Furthermore, the historians’ brief entirely fails to cite or discuss Frothingham. The brief suggests that “[t]he difficulty and expense of maintaining a lawsuit in Washington, D.C., deterred plaintiffs from seeking nationwide injunctions when injunctions against local federal officials would achieve adequate results” (22). And yet Frothingham is a striking counter-example. And it was decided by the Court specifically on the intertwined grounds of Article III and equitable principles. It is the central federal case showing that equitable principles leave no room for national injunctions. This is a glaring omission.

Third, it is rather astonishing that the historians’ brief defends the national injunction by likening it to the fin de siècle anti-labor injunctions (6, 16-18) and to structural injunctions (24).
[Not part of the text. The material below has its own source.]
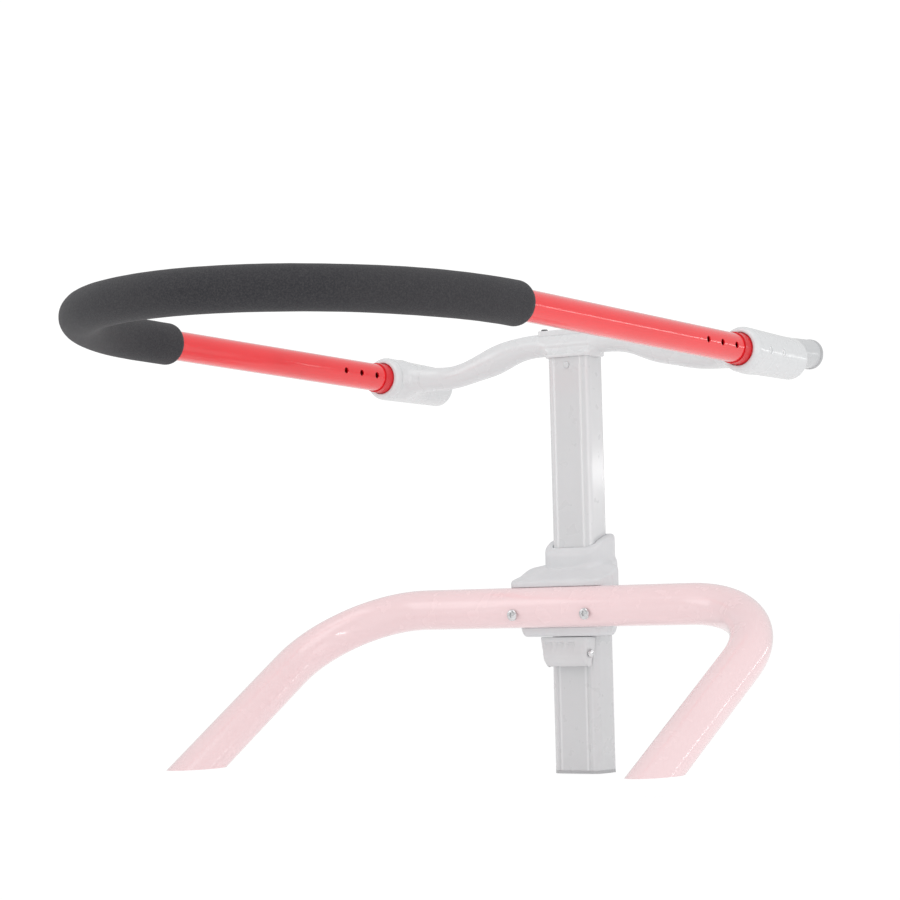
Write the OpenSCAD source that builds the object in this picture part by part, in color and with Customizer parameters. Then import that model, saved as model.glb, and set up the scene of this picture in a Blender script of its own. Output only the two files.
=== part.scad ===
// Upper part of a height-adjustable mast with a padded loop bar.
// X is lateral (+X right), -Y is forward (the loop side), +Z is up.
// The origin is the centre of the mast foot's bottom face. Millimetres.

/* [Outer column] */
// Width of the outer column, side to side
outer_width = 55; // [54:0.5:56]
// Depth of the outer column, front to back
outer_depth = 37; // [36.5:0.5:38]
// Corner radius of the outer column
outer_radius = 9; // [7:0.5:10]
// Wall of the outer column
outer_wall = 2.5; // [2.4:0.1:2.5]
// Height of the top of the outer column
outer_top = 206; // [204:1:206]

/* [Inner column] */
// Width of the inner column, side to side
inner_width = 48.3; // [48:0.1:48.4]
// Depth of the inner column, front to back
inner_depth = 30.2; // [30:0.1:30.3]
// Corner radius of the inner column
inner_radius = 6; // [5:0.5:7]
// Wall of the inner column
inner_wall = 2; // [1.5:0.1:2.5]
// Height of the lower end of the inner column at rest
inner_bottom = 112; // [105:1:120]
// Height of the upper end of the inner column at rest
inner_top = 414; // [405:1:414]

/* [Loop bar] */
// Outside diameter of the loop tube
loop_od = 28; // [27.9:0.1:28]
// Wall of the loop tube
loop_wall = 1.5; // [1:0.1:2]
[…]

The former are widely discredited and were expressly rejected by Congress; the latter have been a subject of controversy for fifty years. Whatever view one takes as to the anti-labor and structural injunctions, their weak point is their lack of basis in traditional equity. This is not their strength. I do not think it is much reassurance to say that national injunctions are traditional in equity just like the anti-labor and structural injunctions.

Bray’s second post takes a closer look at the legal historians’ specific claims and evidence. I’m very much looking forward to following how this historical debate further develops.